Born in Upper Austria, Anton Bruckner (1824 – 1896) lived and taught in Vienna for many decades. He lived in a side tract of the Upper Belvedere Palace. Known by many as “God’s Musician,” the devout Bruckner’s glorious symphonies have often been praised for their imposing grandeur. During his lifetime, Vienna split into two factions: Bruckner’s followers and the admirers of Johannes Brahms (1833 – 1897), the composer of great music who was born in Northern Germany and chose Vienna to pursue his musical ambitions. Towards the end of the last century, one simply could not belong to both camps. In the admiration of today’s audiences, the two composers happily coexist.
Brahms was, by his own admission, somewhat envious of Johann Strauss Son (1825 – 1899).
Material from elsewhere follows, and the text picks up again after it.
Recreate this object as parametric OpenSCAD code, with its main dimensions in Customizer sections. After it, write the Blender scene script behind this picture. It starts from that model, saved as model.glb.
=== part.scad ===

Asked for an autograph by Strauss’ wife, Adele, he wrote the first bars of “The Blue Danube” and, underneath, “Alas, not by – Johannes Brahms.” Like the rest of the musical world, Brahms bowed to the genius of Vienna’s undisputed Waltz King. Of course, he was not the only Viennese composer of waltzes and operettas – Johann Strauss Father (1804 – 1849) had already written his famous “Radetzky March” and his brothers Josef (1827 – 1870) and Eduard (1835 – 1916) also contributed to the musical form that the world ultimately came to know as quintessentially Viennese.
Gustav Mahler (1860 – 1911) well deserves his commemorative plaque at the Vienna State Opera House. It is not generally known outside of Austria that this singular composer – who did not achieve world-wide recognition until well after his death – held the coveted post of artistic director of the Wiener Staatsoper for ten seasons.
Viennese musical tradition continues after the nineteenth century: modern composers of world-renown, such as the inventor of twelve-tone music, Arnold Schönberg (1874 – 1951), Anton von Webern (1883 – 1945) and Alban Berg (1885 – 1935), the composer of Wozzeck, also hailed from Vienna. The works of these and a number of other composers were originally known as Die Zweite Wiener Schule (Second Viennese School), but today are referred to simply as the “Viennese School”.